Vlady en la revolución
Salinas
Vladimir Kibalchich Rusakov nació en 1920, en Petrogrado (hoy San Petersburgo), hijo del revolucionario y escritor Victor Serge y de Liuba Rosakova. Vlady siempre estuvo sumergido en el carácter político de la oposición, su padre figuró mucho en las ideas que desarrolló a lo largo de su vida. Crece dentro de la contradicción, entre persecuciones, la represión estalinista y el exilio, experiencia que termina por moldear su arte. Con ese ritmo de persecución llega a México en 1941, donde encontró no sólo refugio, sino un territorio fértil para madurar su obra. Se vinculó inicialmente con el muralismo; en medio de su auge, entró en diálogo con la tradición de Rivera, Siqueiros y Orozco, aunque más tarde se relacionaría con el movimiento de la Ruptura, que surgió en oposición a la escuela mexicana de pintura y buscó abrirse a lenguajes más individualistas. Sin embargo, mientras la mayoría de sus exponentes defendían una postura apolítica, Vlady rompe con esa neutralidad y convierte su pintura en un medio de combate y crítica social.

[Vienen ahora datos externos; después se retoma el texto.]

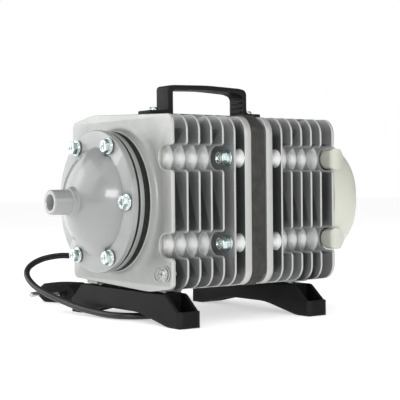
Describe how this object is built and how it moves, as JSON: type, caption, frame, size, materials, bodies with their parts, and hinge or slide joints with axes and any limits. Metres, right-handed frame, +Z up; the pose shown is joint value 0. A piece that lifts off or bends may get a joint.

Vlady combinó influencias del renacimiento veneciano y el surrealismo moderno, fusionando esas corrientes con técnicas varias. Fue también acuarelista y trabajó el óleo con capas y texturas, experimentando con telas y soportes.
Para Vlady, el arte debía acompañar a la revolución, no como ornamento, sino como una vanguardia ideológica. Convicción plasmada en la Biblioteca Lerdo de Tejada —un antiguo templo colonial reconvertido— con su obra monumental Las revoluciones y los elementos, donde retrató diferentes procesos revolucionarios alrededor del mundo en una narrativa visual inmersiva y llamativa, llena de detalles y referencias. Ocupa los muros y la cúpula del antiguo templo para entrelazar los grandes hitos revolucionarios de la historia con símbolos y personajes.
Cada fragmento del mural abre un capítulo distinto: la revolución francesa, la revolución rusa, la revolución musical, la revolución científica, la independencia de América Latina, entre otros. Fusiona estéticamente elementos concebibles como mexicanos con los de otras revoluciones. Deja claro que las revoluciones no son hazañas individuales, sino luchas colectivas, logrando homogeneizar en una obra sucesos con años y continentes de distancia. No se limitó a pintar figuras heroicas, sino que pone al frente a las masas trabajadoras que realmente hicieron posibles esos procesos y tampoco duda en cuestionarlos.
La Revolución rusa se retrata degenerada, ya encabezada por Stalin; la estadounidense, sostenida por padres fundadores con rostros pérfidos y siendo pilares de un país corroído por el capital. También incluye figuras como la de Prometeo y elementos críticos que muestran la historia desde su complejidad: bestias míticas y paisajes oníricos. Dichas bestias se encuentran presentes en distintos rincones del mural, funcionando como símbolos críticos y alegorías ambiguas que cuestionan los mitos y exponen las debilidades de cada proceso, así como las de personajes como Fidel y el Che Guevara, que son acompañados de ellas no como figuras perfectas, sino como hombres atravesados por sus límites y contradicciones.
En otro pasaje, un autorretrato lo muestra desnudo sobre una cruz rota y con senos de mujer. El uso de contrastes, luces y sombras le da a la imagen un fulgor místico, que indica una ruptura con la religión y una desmitificación de lo divino.
En su trayectoria, Vlady volvió una y otra vez a la figura de León Trotsky, a quien dedicó varias obras. En Trotsky veía la continuidad de la verdadera Revolución rusa, traicionada por el estalinismo. Entre esas obras se encuentra el Tríptico trotskiano, pieza de enorme valor político y artístico que fue hecha para exhibirse en el museo Casa de León Trotsky y hoy se encuentra en riesgo de perderse entre bodegas. El simple hecho de que se encuentre resguardada en la oscuridad es una metáfora de cómo la historia de la lucha de clases ha sido sistemáticamente silenciada y privatizada para ser convertida en un objeto de consumo. Permitir que permanezca encerrada es aceptar la mutilación de nuestra memoria histórica. No se trata de un lujo cultural: se trata de una necesidad política que fortalece la conciencia de nuestra clase. Exhibirlo, en cambio, significa disputar el terreno cultural a la burguesía y rescatar un arma ideológica de la clase obrera. La cultura no es un refugio individual ni un privilegio: es un terreno de disputa que sólo en manos de la clase obrera podrá dejar de ser un instrumento para perpetuar el yugo y convertirse en arma de liberación. Es por esto que hay que defender que el Tríptico trotskiano regrese al Museo-Casa de León Trotsky: para que todo público que lo vea pueda apropiarse de su mensaje.